When people ask me:
“What religion are you”
I usually start by mumbling something vague about being “spiritually” motivated in my approach to everyday life, but not aligned with any particular religious spirituality or manifestation thereof. When people then stare at me as if I’d just coughed up a particularly complex hairball on their carpet, I usually clarify with something like:
“I don’t claim to know what exists and what doesn’t, and beyond that I would be wrong to say I was utterly convinced of the existence of one god or another (or several), or conversely to claim to know that all apparently religious phenomena are nothing more than absurd imagination. This means that your question is impossible for me to answer honestly, whichever way I spin it.”
Usually people then say something along the lines of:
“Oh come on, that’s just a cop-out because you don’t have the courage to say you believe in one thing or another. Which option do you think is more likely than any other?”
At this point I usually consider starting a debate about how many Sunday churchgoing “believers” actually live and breathe their religious beliefs relentlessly, 7-days-a-week, without hesitation, doubt or distraction… but then decide against it, because that usually just descends into unsophisticated nitpicking. Instead I usually reply more-or-less with:
“OK, if you pressure me to give myself a label by stating what I believe is most likely of all the systems of concepts I have come across, I would have to call myself an atheist.”
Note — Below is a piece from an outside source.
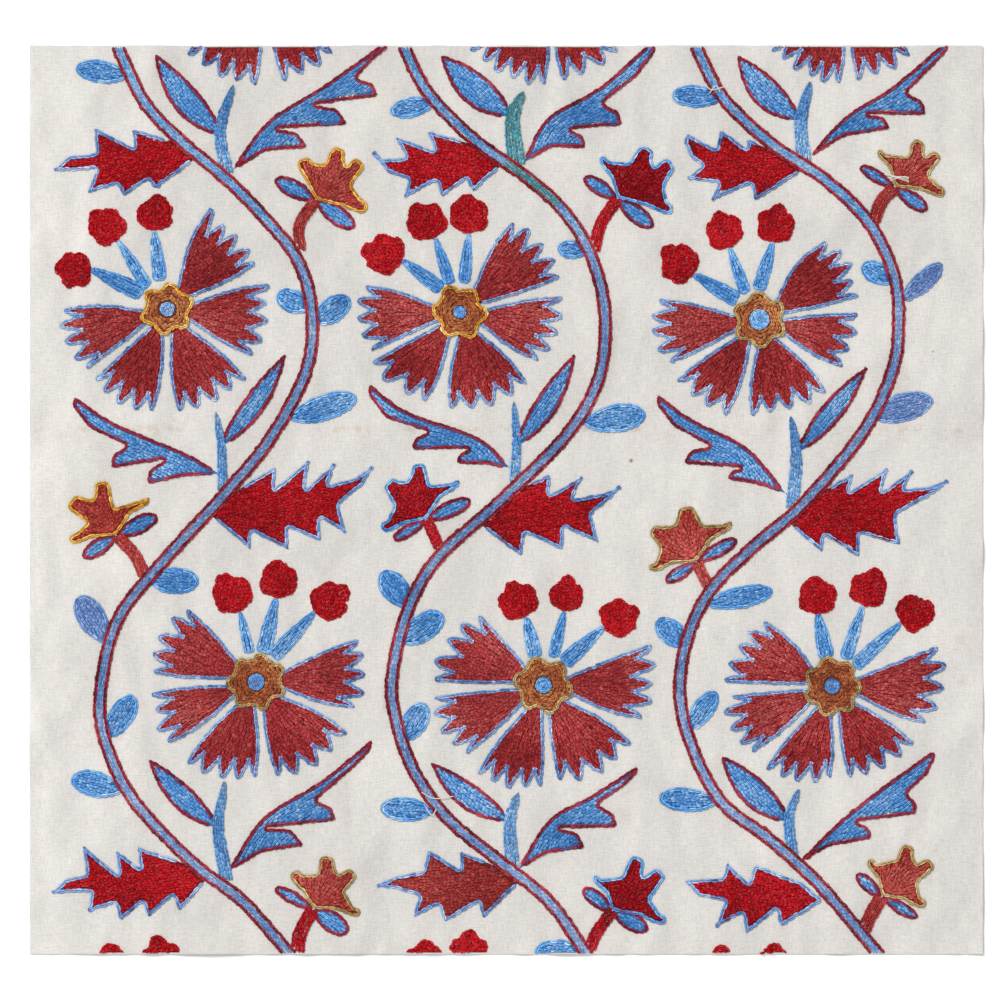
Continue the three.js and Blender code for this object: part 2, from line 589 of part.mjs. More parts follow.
// A barbed leaf: a bowed back from foot to tip, then the underside with its notches and rounded barbs.
function barbedLeaf({ foot, back, tip, under, heel, barbs }) {
  const bow = new THREE.SplineCurve([foot, ...back, tip].map(point)).getPoints(BACK_STEPS);
  const below = barbs.flatMap(({ notch, end }) => [
    point(notch),
    offLine(point(notch), point(end), BARB_SHOULDER, BARB_BULGE, point(tip)),
    point(end),
  ]);
  const last = below.at(-1);
  return [...bow, point(under), ...below, offLine(last, point(foot), 0.5, heel, point(back[0]))];
}

// A leaf with teeth on both sides.
function serratedLeaf({ roots, tip, upper, lower }) {
  return [roots[0], ...upper, tip, ...lower.toReversed(), roots[1]].map(point);
}

// A side flower: blunt lobes that fan out from its neck; a narrow outer lobe has a hollow outer side.
function sideFlower({ neck, lobes, valleys }) {
  const base = point(neck);
  const outline = [base];
  lobes.forEach(([x, y, half], i) => {
    const out = point([x, y]).sub(base);
    const across = new THREE.Vector2(out.y, -out.x).normalize();
    const at = (reach, aside) => base.clone().addScaledVector(out, reach).addScaledVector(across, aside);
    const shoulder = 1 - LOBE_SHOULDER / out.length();
    const wide = half + LOBE_SPREAD;
    const hollow = HOLLOW * Math.max(0, HOLLOW_BELOW - half);
    const outer = wide / 2 - hollow;
    if (i === 0) outline.push(at(0.5, -outer));
    outline.push(at(shoulder, -wide), at(1, -half), at(1, half), at(shoulder, wide));
    if (i === lobes.length - 1) outline.push(at(0.5, outer));
    else outline.push(point(valleys[i]));
  });
  return outline;
}

// A soft crease: a low swell along a line, highest at its middle, whose edges sink into the sheet.
function crease({ from, to, spread, rise }) {
  const { across, along } = CREASE_STEPS;
  const start = point(from);
  const run = point(to).sub(start);
  const aside = new THREE.Vector2(-run.y, run.x).normalize();
  const swell = new THREE.BoxGeometry(2, 1, 1, across, along, 1);
  const place = swell.attributes.position;
  for (let i = 0; i < place.count; i++) {
    const off = place.getX(i) * CREASE_REACH;
    const t = place.getY(i) + 0.5;
    const lift = (rise + CREASE_SUNK) * Math.exp(-(off ** 2)) * Math.sin(Math.PI * t);
    const spot = start.clone().addScaledVector(run, t).addScaledVector(aside, -off * spread);
    const top = CLOTH_THICKNESS - CREASE_SUNK + lift;
    place.setXYZ(i, spot.x, spot.y, place.getZ(i) > 0 ? top : CLOTH_THICKNESS / 2);
  }
  return solid(swell);
}

// The cotton: a flat sheet cut straight on four sides, with its creases.
function cloth() {
  const sheet = solid(
    new THREE.BoxGeometry(CLOTH_WIDTH, CLOTH_HEIGHT, CLOTH_THICKNESS).translate(0, 0, CLOTH_THICKNESS / 2),
  );
  return join([sheet, ...CREASES.map(crease)]).intersect(blockOf(CLOTH_WIDTH, CLOTH_HEIGHT));
}

// A tall block round the middle, which cuts straight sides.
function blockOf(width, height) {
  return solid(new THREE.BoxGeometry(width, height, BLOCK_DEPTH));
}

// Joins solids into one.
const join = (solids) => solids.reduce((whole, next) => whole.add(next));

// The block of space over the cloth, which trims what its cut edges cut.
const overCloth = blockOf(CLOTH_WIDTH - 2 * EDGE_SETBACK, CLOTH_HEIGHT - 2 * EDGE_SETBACK);

const vineBand = (line, extra = 0) => patch(band(line, () => VINE_WIDTH, VINE_STEPS, extra));
const vinesWithGap = join(VINES.map(({ line }) => vineBand(line, 2 * REST_GAP)));

// A vine with the stems and blue leaves that grow from it.
function vine(index) {
  const own = (table) => table.filter((row) => row.vine === index);
  return join([
    vineBand(VINES[index].line),
    ...own(STEMS).map(({ foot, middle, end, width }) =>
      patch(band([foot, middle, end], (t) => width * (1 - STEM_TAPER * t * t), STEM_STEPS)),
    ),
    ...own(OVALS).map(({ foot, end, width }) =>
      patch(leaf(foot, end, width + EGG_EXTRA, eggHalf, OVAL_STEPS)),
    ),
    ...own(LENSES).map(({ foot, end, width, bow }) =>
      patch(leaf(foot, end, width + LENS_EXTRA, lensHalf, LENS_STEPS, bow)),
    ),
    ...own(BARBED).map((row) => patch(barbedLeaf(row))),
  ]).intersect(overCloth);
}

// A carnation head: five petals and three stamens with buds, on the bed of its rosette.
function head({ middle, petals, stamens }) {
  const centre = point(middle);
  const sides = swells(petals);
  const bed = patch(lobed(middle, ROSETTE_BED_RADIUS, 0, 0, BED_POINTS), ROSETTE_BED_HEIGHT);
  const club = ({ root, end, width, bud: tip }) => {
    const rim = onCircle(centre, point(root).sub(centre).angle(), PETAL_ROOT_RADIUS);
    return patch(band([rim.toArray(), end, tip], (t) => width * (1 - CLUB_TAPER * t), CLUB_STEPS));
  };
  return join([
    bed,
    ...petals.map((row, i) => patch(petal(middle, row, sides[i]))),
    ...stamens.map(club),
    ...stamens.map(({ bud: tip, size }) => patch(bud(tip, size))),
  ]);
}

// A rosette: a small lobed disc that lies over the bed.
function rosette({ middle }) {
  const points = ROSETTE_LOBES * POINTS_PER_ROSETTE_LOBE;
  const turn = radians(middle[1]);
  const outline = lobed(middle, ROSETTE_RADIUS, ROSETTE_LOBES, ROSETTE_LOBE_DEPTH, points, turn);
  return patch(outline, STITCH_HEIGHT, STITCH_FLOOR + ROSETTE_BED_HEIGHT + REST_GAP);
}

// A side flower with its stem and its two small leaves.
function flowerOnStem(row) {
  return join([
    patch(sideFlower(row)),
    patch(band([row.neck, row.bend, row.foot], () => row.stem, FLOWER_STEM_STEPS)),
    ...row.leaves.map(({ end, width }) =>
      patch(leaf(row.neck, end, width, eggHalf, SMALL_LEAF_STEPS)),
    ),
  ])
    .subtract(vinesWithGap)
    .intersect(overCloth);
}

const panel = new THREE.Group();

// Adds one solid as a named mesh with its own finish.
function add(name, shape, colour, roughness) {
  const whole = shape.getMesh();
  const geometry = new THREE.BufferGeometry();
  geometry.setAttribute("position", new THREE.BufferAttribute(whole.vertProperties, 3));
  geometry.setIndex(new THREE.BufferAttribute(whole.triVerts, 1));
  geometry.computeVertexNormals();
  const finish = new THREE.MeshStandardMaterial({ color: colour, roughness, metalness: 0 });
  const mesh = new THREE.Mesh(geometry, finish);
  mesh.name = name;
  panel.add(mesh);
}

add("ground_cloth", cloth(), COLOUR.cotton, COTTON);
VINES.forEach(({ name }, i) => add(name, vine(i), COLOUR.blue, SILK));
HEADS.forEach((row, i) => {
  add(`carnation_${i + 1}`, head(row), COLOUR.crimson, SILK);
  add(`rosette_${i + 1}`, rosette(row), COLOUR.brown, SILK);
});
SERRATED.forEach((row, i) =>
  add(`serrated_leaf_${i + 1}`, patch(serratedLeaf(row)).subtract(vinesWithGap), COLOUR.scarlet, SILK),
);
SIDE_FLOWERS.forEach((row, i) => add(`side_flower_${i + 1}`, flowerOnStem(row), COLOUR.madder, SILK));
CUT_PETALS.forEach((row, i) => {
  const whole = patch(petal(row.middle, row, [CUT_SWELL, CUT_SWELL], CUT_PETAL_NOTCH));
  add(`cut_petal_${i + 1}`, whole.intersect(overCloth), COLOUR.crimson, SILK);
});
CUT_BUDS.forEach(({ middle, size }, i) =>
  add(`cut_bud_${i + 1}`, patch(bud(middle, size)).intersect(overCloth), COLOUR.scarlet, SILK),
);

export default panel;
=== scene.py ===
"""Looks of an embroidered cotton panel: its woven cloth and every chain stitch of its silk."""

import math

import bpy
import numpy as np
from mathutils.geometry import delaunay_2d_cdt
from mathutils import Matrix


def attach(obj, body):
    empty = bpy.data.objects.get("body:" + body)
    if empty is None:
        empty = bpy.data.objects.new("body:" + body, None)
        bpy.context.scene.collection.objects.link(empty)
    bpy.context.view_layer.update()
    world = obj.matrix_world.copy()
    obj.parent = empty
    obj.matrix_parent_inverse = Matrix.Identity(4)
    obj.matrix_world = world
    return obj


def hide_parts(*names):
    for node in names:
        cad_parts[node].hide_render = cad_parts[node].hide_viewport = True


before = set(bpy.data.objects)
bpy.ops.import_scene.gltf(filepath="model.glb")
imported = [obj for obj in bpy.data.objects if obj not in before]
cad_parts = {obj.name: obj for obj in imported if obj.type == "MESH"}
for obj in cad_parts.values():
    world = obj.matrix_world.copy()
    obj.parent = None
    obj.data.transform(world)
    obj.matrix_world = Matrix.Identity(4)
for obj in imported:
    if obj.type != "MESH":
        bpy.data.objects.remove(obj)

bl_info = {
    "name": "Embroidered panel",
    "version": (1, 0, 0),
    "blender": (4, 5, 0),
    "location": "View3D > Sidebar > Panel",
    "description": "Makes the cloth and the chain stitches of an embroidered cotton panel",
    "category": "Object",
}

# The tables are in millimetres, X to the right and Y up the panel, as in the part's source.
MM = 0.001


def table(fields, *rows):
    """Rows of values as dictionaries that share their fields."""
    return [dict(zip(fields.split(), row)) for row in rows]


# The main creases of the cloth: a low swell from one place to another.
CREASES = table(
    "from to spread rise",
    ((-220, 25), (-217, -60), 3.2, 1.3),
    ((-216, -55), (-207, -100), 2.8, 0.9),
    ((-222, -85), (-210, -150), 3.6, 1.2),
    ((-221, 150), (-219, 70), 2.6, 0.5),
    ((-222, -160), (-219, -212), 2.8, 0.6),
    ((212, 142), (224, 146), 3.5, 0.8),
    ((206, 36), (224, 30), 4.5, 0.9),
    ((214, 5), (217, -60), 3.4, 0.7),
    ((216, -120), (213, -200), 3.4, 0.7),
    ((214, 110), (217, 60), 3.2, 0.5),
)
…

Usually at this point, once people have regained the ability to breathe after their shock at my sheer audacity and insensitivity for mentioning the A-word without even coughing into my handkerchief self-consciously afterwards, I find myself thinking about something which to me is far more important than what I believe (or disbelieve), and that is how I believe. I always strive to believe anything within a certain context, which is beautifully summarised by Albert Einstein:
“The only justification for our concepts and systems of concepts is that they serve to represent the complex of our experiences; beyond this they have no legitimacy.“
Namely, I strive on a daily basis to respect any other person’s right to believe differently, and also to respect their potential to convince me I am “wrong” (relatively speaking), particularly if they introduce new facts which replace any prior assumptions I might have made. I always struggle to remind myself that it all boils down to guesswork and approximation (sometimes informed, sometimes not). Regardless how certain I may feel about some things, I always think:
“allow new information the opportunity to revise your opinion”
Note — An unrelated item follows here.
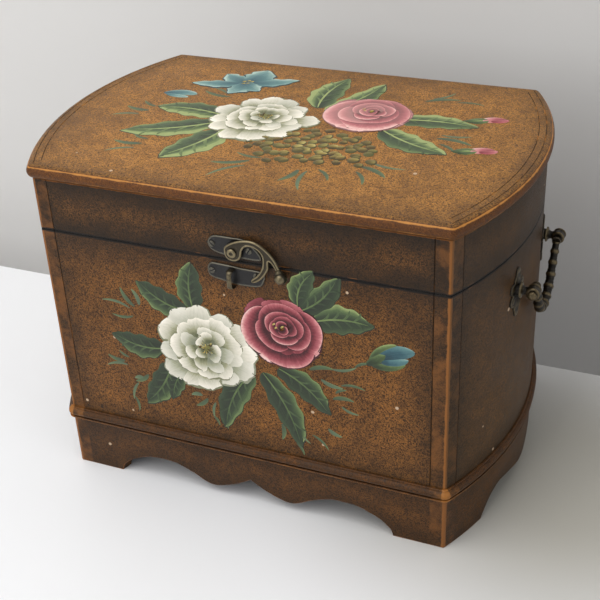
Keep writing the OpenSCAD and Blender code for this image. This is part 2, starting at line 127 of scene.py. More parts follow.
wall_paint, tree, shader = new_material("wall_paint")
# Painted shadow of the box on the wall, darker to its right.
painted_shadow(tree, shader, (0.66, 0.65, 0.635), (0.36, 0.345, 0.33), (0.33, WALL_Y, 0.06), 0.38, 0.6)
shader.inputs["Roughness"].default_value = 0.8
hidden = tree.nodes.new("ShaderNodeBsdfTransparent")
facing = tree.nodes.new("ShaderNodeNewGeometry")
choose = tree.nodes.new("ShaderNodeMixShader")
tree.links.new(facing.outputs["Backfacing"], choose.inputs[0])
tree.links.new(shader.outputs[0], choose.inputs[1])
tree.links.new(hidden.outputs[0], choose.inputs[2])
tree.links.new(choose.outputs[0], tree.nodes["Material Output"].inputs["Surface"])
flat_piece("wall", [(-3, WALL_Y, -0.4), (3, WALL_Y, -0.4), (3, WALL_Y, 2.5), (-3, WALL_Y, 2.5)], wall_paint)


def soft_lamp(name, place, aim, size, watts, colour):
    """A square area lamp at place, turned so that its face points at aim."""
    lamp = bpy.data.lights.new(name, "AREA")
    lamp.shape = "SQUARE"
    lamp.size = size
    lamp.energy = watts
    lamp.color = colour
    thing = bpy.data.objects.new(name, lamp)
    thing.location = place
    away = np.array(place) - np.array(aim)
    thing.rotation_euler = (math.atan2(math.hypot(away[0], away[1]), away[2]), 0,
                            math.atan2(away[1], away[0]) + math.pi / 2)
    bpy.context.scene.collection.objects.link(thing)


soft_lamp("ceiling", (-0.5, -0.7, 1.9), (0, 0, 0.1), 1.6, 26, (1.0, 0.98, 0.95))
soft_lamp("front_fill", (-0.9, -1.9, 0.9), (0, 0, 0.12), 1.4, 14, (1.0, 0.98, 0.96))
soft_lamp("right_fill", (1.9, -0.6, 1.0), (0, 0, 0.12), 1.2, 6, (0.95, 0.97, 1.0))
world = bpy.data.worlds.new("room")
world.use_nodes = True
world.node_tree.nodes["Background"].inputs["Color"].default_value = (0.9, 0.92, 0.95, 1)
world.node_tree.nodes["Background"].inputs["Strength"].default_value = 0.45
bpy.context.scene.world = world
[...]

To me that just makes sense. Then I think about how often I see friends and colleagues who are self-proclaimed “believers” of various religions and creeds, and who browbeat each other and enact shallow façades in which they pretend to engage in dialogue, as a mere excuse for taking turns to blow their respective trumpets, and to glare contemptuously at the “opposing” party who is so obviously “wrong”. This is the point at which I start to feel a boiling frustration at the fact that I am often seen as the “bad guy” and the “uncaring one” with regard to spiritual/religious matters when in fact I often feel I have more respect and sensitivity for the various people’s beliefs than they have for each other’s…
Then I remember there are people like Gandhi, sometimes. And people like the ones who maintain this refreshingly sensible website, which reminds us what terrorists really are and what they aren’t, and that terrorists are not the same things as religions & countries. Then I have hope.